Premier axe d’action identifié par la Cour des comptes : définir et inscrire une stratégie de transformation dans une convention pluriannuelle d’objectifs et de moyens. Il s’agit de mettre en place des cibles d’organisation et des calendriers de réalisation pour chaque mission, d’accroître la capacité d’investissement en matière de systèmes d’information, en y évaluant le coût estimé et les gains attendus, d’évaluer et d’analyser les gains de productivité et d’efficience, d’identifier les compétences, le recrutement et la formation à 10 ans.
Deuxième grand domaine à privilégier : le numérique, afin d’en tirer parti pour moderniser le service rendu aux contribuables. La DGFiP doit tirer parti de la transition numérique pour exploiter les gisements de productivité. La Cour des comptes recommande notamment que le canal numérique devienne le mode normal d’échange avec les particuliers, l’accueil physique devant être réservé aux questions les plus complexes. L’accueil téléphonique doit être significativement amélioré, notamment durant la phase de mise en œuvre du prélèvement à la source. La Cour des comptes recommande également un plan de resserrement à 5 ans du réseau des SIE et des SIP et que soit étendu l’accès aux données de la DGFiP à d’autres entités publiques.

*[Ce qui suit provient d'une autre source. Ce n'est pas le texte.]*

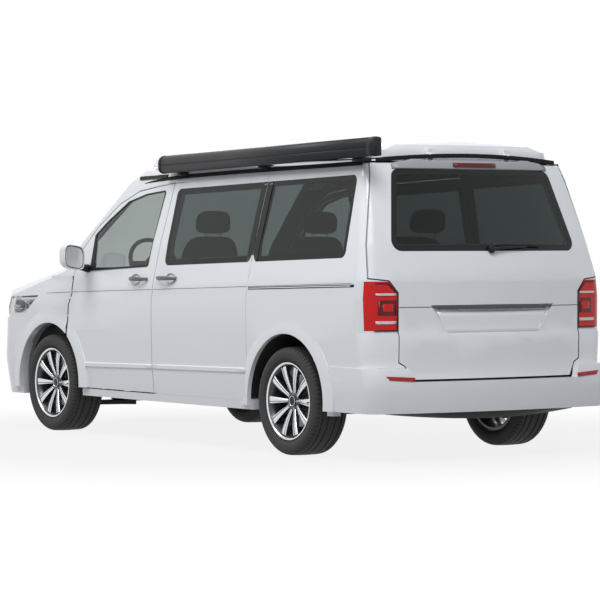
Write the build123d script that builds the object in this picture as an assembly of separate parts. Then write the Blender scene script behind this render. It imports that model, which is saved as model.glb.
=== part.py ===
"""Compact camper van with a lifting roof, sliding side doors, a tailgate and a side awning.

Frame: +X is the vehicle's left, +Y its rear, +Z up. The origin is on the ground, at the centre
of the overall box. All sizes are in millimetres.
"""

import os
from collections import namedtuple
from math import atan, cos, degrees, radians, sin

from build123d import *

# ---------------------------------------------------------------- driving dimensions
LENGTH = 4904
WIDTH_OVER_MIRRORS = 2297
BODY_HALF_WIDTH = 945
HEIGHT = 1990
WHEELBASE = 3000
FRONT_OVERHANG = 908
TRACK = 1628
TYRE_RADIUS = 343
TYRE_WIDTH = 255
RIM_RADIUS = 229
ARCH_RADIUS = 426
FLARE_RADIUS = 516      # where an arch's flare fades into the side
FLARE_LIP = 9           # how far it stands proud at the arch
FLARE_FOOT = 300

PANEL_GAP = 8           # round a panel that opens
FIT = 0.3               # between fixed pieces that seat on each other
SKIN = 8                # the sheet of a wing

FRONT = -LENGTH / 2
REAR = LENGTH / 2
FRONT_AXLE = FRONT + FRONT_OVERHANG
REAR_AXLE = FRONT_AXLE + WHEELBASE
WHEEL_CENTRE_X = TRACK / 2

# heights of the body's main lines at y = 0; every line above the sill rises to the rear
RISE = 0.03
SILL_TOP = 324
BELT = 1187
WINDOW_TOP = 1700
DOOR_TOP = 1745
ROOF_EDGE = 1785
WAIST = 1080            # where the sides start to lean in
CREASE = 938            # the lower edge of the bright band along the side
SHOULDER_LINE = 1028    # the line along its top
LEDGE = 778             # the step across the tail, under the lamps
FLOOR_TOP = 500
FLOOR_THICKNESS = 40

# stations along the side
DOOR_FRONT = FRONT_AXLE + 304
B_PILLAR = FRONT_AXLE + 1382
C_PILLAR = FRONT_AXLE + 2547
LEAN = 0.125            # the pillars lean back above the waist
QUARTER_GLASS_REAR = REAR_AXLE + 595
BULKHEAD = FRONT_AXLE + 250
WINDSCREEN_TOP = 1795
REAR_BUMPER_FRONT = REAR_AXLE + 480
REAR_BUMPER_TOP = 575
TAILGATE_BOTTOM = 500
TAILGATE_TOP = 1838
LAMP_BOTTOM = 805
LAMP_TOP = 1105
LAMP_INNER = 706
LAMP_FRONT = REAR - 182

EPS = 200               # how far a cutting prism runs past the body


def rise(y, height):
    """Height at y of a line that is at the given height at y = 0."""
    return height + RISE * y


# ---------------------------------------------------------------- shape helpers
def box(x, y, z):
    """A box from three (low, high) pairs."""
    size = [high - low for low, high in (x, y, z)]
    middle = [(low + high) / 2 for low, high in (x, y, z)]
    return Pos(*middle) * Box(*size)


def outline(points, radius=0):
    """A closed polygon with its corners rounded."""
    face = make_face(Polyline(*points, close=True))
    return fillet(face.vertices(), radius) if radius else face


def side_prism(face, x0=0, x1=BODY_HALF_WIDTH + EPS):
    """A (y, z) outline run along X from x0 to x1."""
    return extrude(Plane.YZ.offset(x0) * face, amount=x1 - x0)


def front_prism(face, y0, y1):
    """An (x, z) outline run along Y from y0 to y1."""
    return extrude(Plane.XZ.offset(-y0) * face, amount=-(y1 - y0))


def rod_x(radius, x0, x1, y, z):
    """A round bar along X."""
    return Pos((x0 + x1) / 2, y, z) * Rot(0, 90, 0) * Cylinder(radius, abs(x1 - x0))


def rod_y(radius, x, y0, y1, z):
    """A round bar along Y."""
    return Pos(x, (y0 + y1) / 2, z) * Rot(90, 0, 0) * Cylinder(radius, abs(y1 - y0))


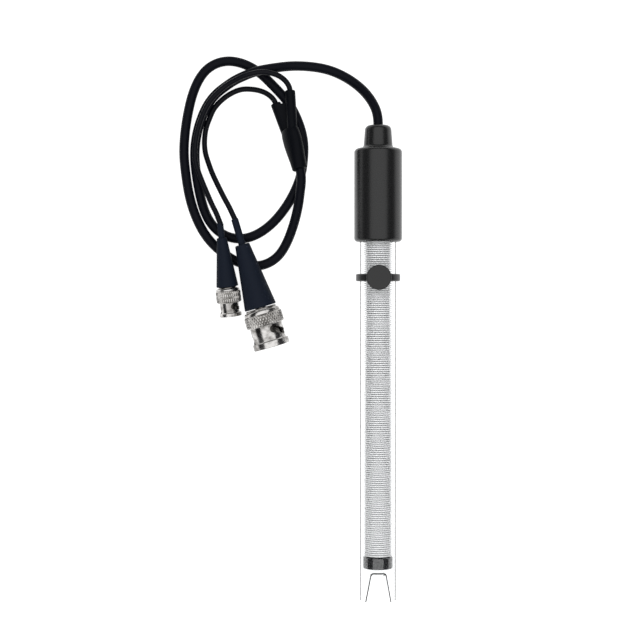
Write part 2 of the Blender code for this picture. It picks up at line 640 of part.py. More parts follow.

Troisième axe de priorité : rationaliser et rénover les services rendus aux collectivités territoriales. Les relations de la DGFiP avec les collectivités territoriales reposent sur trois piliers : la tenue des comptes des collectivités territoriales par des comptables publics, l’obligation de dépôt des fonds des collectivités au Trésor public et l’établissement, la collecte, la gestion et la mise à disposition des impôts locaux. La DGFiP procure aux collectivités territoriales un point d’entrée unique. Il s’agit pour la Cour des comptes d’adapter l’offre des services aux collectivités en fonction de leur taille, d’expérimenter le modèle de l’agence comptable auprès de collectivités territoriales volontaires, de mettre en place un compte financier unique et de fermer les trésoreries dont les effectifs ne permettent pas d’assurer un service continu et de qualité.
Quatrième champs d’amélioration : rationaliser l’organisation et la gestion internes de la DGFiP. À cet effet, la Cour des comptes préconise de confier au DRFiP la mission d’animation et supprimer les délégations interrégionales du directeur général. Elle conseille également de transformer, sous trois ans, les 354 SPF en un service à compétence nationale et recommande de concentrer l’assignation des dépenses sur un nombre limité de postes.
Cinquième axe de priorité : rationaliser le périmètre de mission de la DGFiP, l’organisation et la gestion internes de la DGFiP ainsi que le périmètre de ses missions. La Cour des comptes recommande à cet égard d’organiser le transfert à la DGFiP des missions comptables de la douane, de mettre à l’étude le transfert de la mission topographique du cadastre à l’IGN, de créer une caisse de retraite des fonctionnaires de l’État en lieu et place du SRE (Service des retraites de l’État). Autant de pistes de modernisation qui trouveront sans doute leur place dans le futur plan Action publique 2022.